In homage to one of Britain’s leading designers, and ahead of a dedicated exhibition at The Design Museum next year, I turn my attention to the sartorial legacy of Sir Paul Smith. Celebrating a career that has endured for 40 years, the exhibition will take us through a year in the fashion designer’s life, revealing his unique and intuitive approach to his craft, his experience in the retail sphere and offering an insight into his personal passions.
From humble beginnings in a Nottinghamshire clothing warehouse, a reluctant 14 year old Smith never imagined that his schoolboy ambitions of cycling would two years later be forgotten for a life of art, fashion and culture. Learning the art of tailoring with Gordon Valentine Tipton, the aspiring designer was later spotted by retail entrepreneur, Harold Tillman who recruited Smith to work for Lincroft Kilgour on Savile Row.
In 1970, Smith opened his first shop at 10 Byard Lane in Nottingham and a mere six years later he presented his debut menswear collection in Paris under the Paul Smith label. Expanding his business in 1979, he became the first fashion brand to open on Floral Street in London’s Covent Garden offering fellow style-savvy men his blend of eclectic apparel. Taking his brand global, the Paul Smith line found particular popularity in Japan (where he now has 200 stores), and from there he saw his label grow with stores in 66 countries across the world, including Dubai, India, Belgium, Hong Kong, Europe and the US and showrooms in London, Paris, Milan, New York and Tokyo.
In 1998, Smith showed his first womenswear collection at London Fashion Week and in 2000, following almost three decades of producing some of the world’s most iconic clothing, identifiable by Smith’s signature multistripe detailing on each item, the designer was knighted by Queen Elizabeth II. Adept at both the retail side of the business as well as the design element, Smith has seen his business flourish with his classic yet quirky style defining the wardrobes of men the world over. The womenswear line has proven equally successful and in September 2010, Smith opened his first standalone womenswear store in the heart of London’ designer shopping district, Mayfair.

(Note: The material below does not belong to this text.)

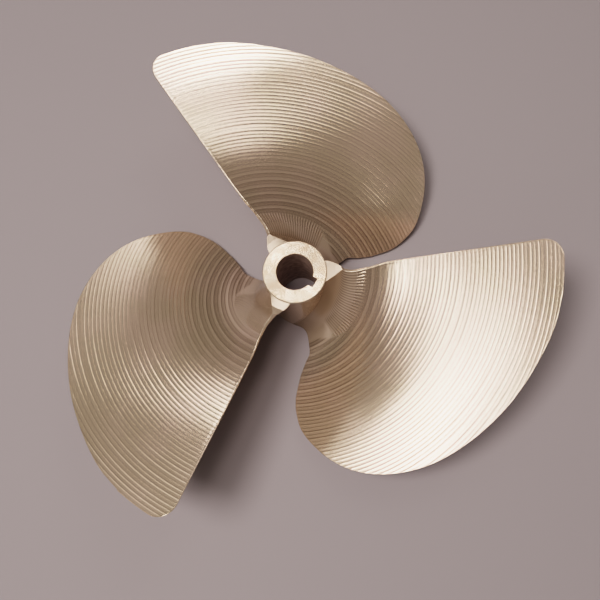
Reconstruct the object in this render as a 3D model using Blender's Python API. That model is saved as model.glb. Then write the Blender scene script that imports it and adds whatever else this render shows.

The Paul Smith brand is renowned for its inherent and quintessentially English appeal with a colourful ‘twist’, which has to this date culminated in 14 different collections for men and women. The Design Museum exhibition, which will run from 20 November 2013 to 2 March 2014, is set to explore not only Smith’s evident fashion prowess but truly bury deep into the mechanics behind his success. Demystifying the various stages of design, production and marketing behind one of the designer’s catwalk collections, the exhibit will also take a look at the other style beholden to Smith, namely the kooky facades which front his shops, from shocking pink movie set on Melrose Avenue, LA to elaborate Japanese garden in the heart of Tokyo’s Jingumae store.
Noting the people and places which have inspired Smith, as well as the fabrics with which he creates his garments and the history that has led him down the creative path; this exhibition is one to mark in your calendars now as we marvel at how one man turned a 3m x 3m Nottingham shop into a global brand and franchise.